3D code data
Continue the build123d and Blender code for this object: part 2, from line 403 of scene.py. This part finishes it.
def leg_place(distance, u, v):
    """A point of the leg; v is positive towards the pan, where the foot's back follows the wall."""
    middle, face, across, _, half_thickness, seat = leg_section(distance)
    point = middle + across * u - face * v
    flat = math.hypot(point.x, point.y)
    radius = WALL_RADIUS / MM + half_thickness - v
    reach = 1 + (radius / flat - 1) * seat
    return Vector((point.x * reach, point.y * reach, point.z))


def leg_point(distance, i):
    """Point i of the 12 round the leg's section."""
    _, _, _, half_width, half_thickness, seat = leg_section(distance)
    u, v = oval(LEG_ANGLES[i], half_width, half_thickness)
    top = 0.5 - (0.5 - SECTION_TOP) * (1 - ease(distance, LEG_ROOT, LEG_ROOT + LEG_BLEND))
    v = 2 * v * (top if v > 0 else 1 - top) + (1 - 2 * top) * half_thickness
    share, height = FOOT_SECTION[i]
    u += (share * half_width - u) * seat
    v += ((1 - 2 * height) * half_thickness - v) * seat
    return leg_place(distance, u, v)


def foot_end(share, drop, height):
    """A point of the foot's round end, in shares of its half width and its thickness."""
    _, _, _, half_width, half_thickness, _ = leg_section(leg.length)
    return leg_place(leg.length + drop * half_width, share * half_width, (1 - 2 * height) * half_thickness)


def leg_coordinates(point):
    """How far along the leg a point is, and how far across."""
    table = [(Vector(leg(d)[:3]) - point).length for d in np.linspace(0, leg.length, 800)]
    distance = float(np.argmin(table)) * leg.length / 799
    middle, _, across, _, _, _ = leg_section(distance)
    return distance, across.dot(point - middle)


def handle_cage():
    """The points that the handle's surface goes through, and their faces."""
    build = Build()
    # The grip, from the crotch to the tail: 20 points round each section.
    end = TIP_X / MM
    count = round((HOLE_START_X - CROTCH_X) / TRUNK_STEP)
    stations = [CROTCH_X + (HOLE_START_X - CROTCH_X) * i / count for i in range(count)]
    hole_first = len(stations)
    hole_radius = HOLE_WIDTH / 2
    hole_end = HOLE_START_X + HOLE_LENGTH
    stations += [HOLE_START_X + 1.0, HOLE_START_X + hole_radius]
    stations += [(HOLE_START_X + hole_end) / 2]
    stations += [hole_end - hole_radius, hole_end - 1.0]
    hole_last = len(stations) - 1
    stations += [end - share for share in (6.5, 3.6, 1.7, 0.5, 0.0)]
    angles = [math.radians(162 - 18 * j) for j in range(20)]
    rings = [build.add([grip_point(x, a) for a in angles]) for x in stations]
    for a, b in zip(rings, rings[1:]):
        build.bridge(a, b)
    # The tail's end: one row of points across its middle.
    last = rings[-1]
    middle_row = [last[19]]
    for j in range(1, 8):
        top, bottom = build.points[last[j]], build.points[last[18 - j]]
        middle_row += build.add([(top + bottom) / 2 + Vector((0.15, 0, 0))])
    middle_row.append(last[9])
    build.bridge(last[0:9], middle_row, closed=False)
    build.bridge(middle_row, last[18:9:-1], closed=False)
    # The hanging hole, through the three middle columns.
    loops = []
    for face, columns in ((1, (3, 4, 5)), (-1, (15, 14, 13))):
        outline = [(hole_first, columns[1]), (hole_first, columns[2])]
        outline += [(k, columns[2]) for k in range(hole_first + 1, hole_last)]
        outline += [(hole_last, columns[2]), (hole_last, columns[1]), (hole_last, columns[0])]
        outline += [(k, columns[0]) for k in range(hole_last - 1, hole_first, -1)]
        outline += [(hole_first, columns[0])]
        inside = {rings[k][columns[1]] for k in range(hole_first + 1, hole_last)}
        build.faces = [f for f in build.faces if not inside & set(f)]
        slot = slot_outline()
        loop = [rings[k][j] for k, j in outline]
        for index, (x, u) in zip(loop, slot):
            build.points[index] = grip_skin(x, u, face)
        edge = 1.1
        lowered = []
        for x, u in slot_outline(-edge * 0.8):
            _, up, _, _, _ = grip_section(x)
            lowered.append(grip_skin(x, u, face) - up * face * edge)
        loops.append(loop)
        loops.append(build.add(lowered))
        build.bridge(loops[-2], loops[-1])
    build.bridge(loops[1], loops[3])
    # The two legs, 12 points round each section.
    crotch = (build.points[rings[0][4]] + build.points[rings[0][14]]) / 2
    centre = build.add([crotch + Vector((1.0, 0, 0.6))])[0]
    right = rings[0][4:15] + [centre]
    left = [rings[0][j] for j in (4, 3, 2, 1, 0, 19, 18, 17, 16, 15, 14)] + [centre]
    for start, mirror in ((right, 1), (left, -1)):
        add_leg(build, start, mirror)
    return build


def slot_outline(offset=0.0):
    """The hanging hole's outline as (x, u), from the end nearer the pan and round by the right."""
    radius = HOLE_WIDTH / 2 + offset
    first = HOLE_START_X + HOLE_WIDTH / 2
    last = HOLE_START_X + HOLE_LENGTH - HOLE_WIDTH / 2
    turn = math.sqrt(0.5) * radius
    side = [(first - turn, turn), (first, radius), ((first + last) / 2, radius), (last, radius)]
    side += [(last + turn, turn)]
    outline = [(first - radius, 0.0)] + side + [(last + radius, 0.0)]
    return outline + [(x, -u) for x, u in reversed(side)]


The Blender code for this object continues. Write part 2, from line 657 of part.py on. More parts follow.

## Aim of the exercise
Please restate the data word for word, every record included.

## The answer
Continue the build123d and Blender code for this object: part 2, from line 403 of scene.py. This part finishes it.
def leg_place(distance, u, v):
    """A point of the leg; v is positive towards the pan, where the foot's back follows the wall."""
    middle, face, across, _, half_thickness, seat = leg_section(distance)
    point = middle + across * u - face * v
    flat = math.hypot(point.x, point.y)
    radius = WALL_RADIUS / MM + half_thickness - v
    reach = 1 + (radius / flat - 1) * seat
    return Vector((point.x * reach, point.y * reach, point.z))


def leg_point(distance, i):
    """Point i of the 12 round the leg's section."""
    _, _, _, half_width, half_thickness, seat = leg_section(distance)
    u, v = oval(LEG_ANGLES[i], half_width, half_thickness)
    top = 0.5 - (0.5 - SECTION_TOP) * (1 - ease(distance, LEG_ROOT, LEG_ROOT + LEG_BLEND))
    v = 2 * v * (top if v > 0 else 1 - top) + (1 - 2 * top) * half_thickness
    share, height = FOOT_SECTION[i]
    u += (share * half_width - u) * seat
    v += ((1 - 2 * height) * half_thickness - v) * seat
    return leg_place(distance, u, v)


def foot_end(share, drop, height):
    """A point of the foot's round end, in shares of its half width and its thickness."""
    _, _, _, half_width, half_thickness, _ = leg_section(leg.length)
    return leg_place(leg.length + drop * half_width, share * half_width, (1 - 2 * height) * half_thickness)


def leg_coordinates(point):
    """How far along the leg a point is, and how far across."""
    table = [(Vector(leg(d)[:3]) - point).length for d in np.linspace(0, leg.length, 800)]
    distance = float(np.argmin(table)) * leg.length / 799
    middle, _, across, _, _, _ = leg_section(distance)
    return distance, across.dot(point - middle)


def handle_cage():
    """The points that the handle's surface goes through, and their faces."""
    build = Build()
    # The grip, from the crotch to the tail: 20 points round each section.
    end = TIP_X / MM
    count = round((HOLE_START_X - CROTCH_X) / TRUNK_STEP)
    stations = [CROTCH_X + (HOLE_START_X - CROTCH_X) * i / count for i in range(count)]
    hole_first = len(stations)
    hole_radius = HOLE_WIDTH / 2
    hole_end = HOLE_START_X + HOLE_LENGTH
    stations += [HOLE_START_X + 1.0, HOLE_START_X + hole_radius]
    stations += [(HOLE_START_X + hole_end) / 2]
    stations += [hole_end - hole_radius, hole_end - 1.0]
    hole_last = len(stations) - 1
    stations += [end - share for share in (6.5, 3.6, 1.7, 0.5, 0.0)]
    angles = [math.radians(162 - 18 * j) for j in range(20)]
    rings = [build.add([grip_point(x, a) for a in angles]) for x in stations]
    for a, b in zip(rings, rings[1:]):
        build.bridge(a, b)
    # The tail's end: one row of points across its middle.
    last = rings[-1]
    middle_row = [last[19]]
    for j in range(1, 8):
        top, bottom = build.points[last[j]], build.points[last[18 - j]]
        middle_row += build.add([(top + bottom) / 2 + Vector((0.15, 0, 0))])
    middle_row.append(last[9])
    build.bridge(last[0:9], middle_row, closed=False)
    build.bridge(middle_row, last[18:9:-1], closed=False)
    # The hanging hole, through the three middle columns.
    loops = []
    for face, columns in ((1, (3, 4, 5)), (-1, (15, 14, 13))):
        outline = [(hole_first, columns[1]), (hole_first, columns[2])]
        outline += [(k, columns[2]) for k in range(hole_first + 1, hole_last)]
        outline += [(hole_last, columns[2]), (hole_last, columns[1]), (hole_last, columns[0])]
        outline += [(k, columns[0]) for k in range(hole_last - 1, hole_first, -1)]
        outline += [(hole_first, columns[0])]
        inside = {rings[k][columns[1]] for k in range(hole_first + 1, hole_last)}
        build.faces = [f for f in build.faces if not inside & set(f)]
        slot = slot_outline()
        loop = [rings[k][j] for k, j in outline]
        for index, (x, u) in zip(loop, slot):
            build.points[index] = grip_skin(x, u, face)
        edge = 1.1
        lowered = []
        for x, u in slot_outline(-edge * 0.8):
            _, up, _, _, _ = grip_section(x)
            lowered.append(grip_skin(x, u, face) - up * face * edge)
        loops.append(loop)
        loops.append(build.add(lowered))
        build.bridge(loops[-2], loops[-1])
    build.bridge(loops[1], loops[3])
    # The two legs, 12 points round each section.
    crotch = (build.points[rings[0][4]] + build.points[rings[0][14]]) / 2
    centre = build.add([crotch + Vector((1.0, 0, 0.6))])[0]
    right = rings[0][4:15] + [centre]
    left = [rings[0][j] for j in (4, 3, 2, 1, 0, 19, 18, 17, 16, 15, 14)] + [centre]
    for start, mirror in ((right, 1), (left, -1)):
        add_leg(build, start, mirror)
    return build


def slot_outline(offset=0.0):
    """The hanging hole's outline as (x, u), from the end nearer the pan and round by the right."""
    radius = HOLE_WIDTH / 2 + offset
    first = HOLE_START_X + HOLE_WIDTH / 2
    last = HOLE_START_X + HOLE_LENGTH - HOLE_WIDTH / 2
    turn = math.sqrt(0.5) * radius
    side = [(first - turn, turn), (first, radius), ((first + last) / 2, radius), (last, radius)]
    side += [(last + turn, turn)]
    outline = [(first - radius, 0.0)] + side + [(last + radius, 0.0)]
    return outline + [(x, -u) for x, u in reversed(side)]


The Blender code for this object continues. Write part 2, from line 657 of part.py on. More parts follow.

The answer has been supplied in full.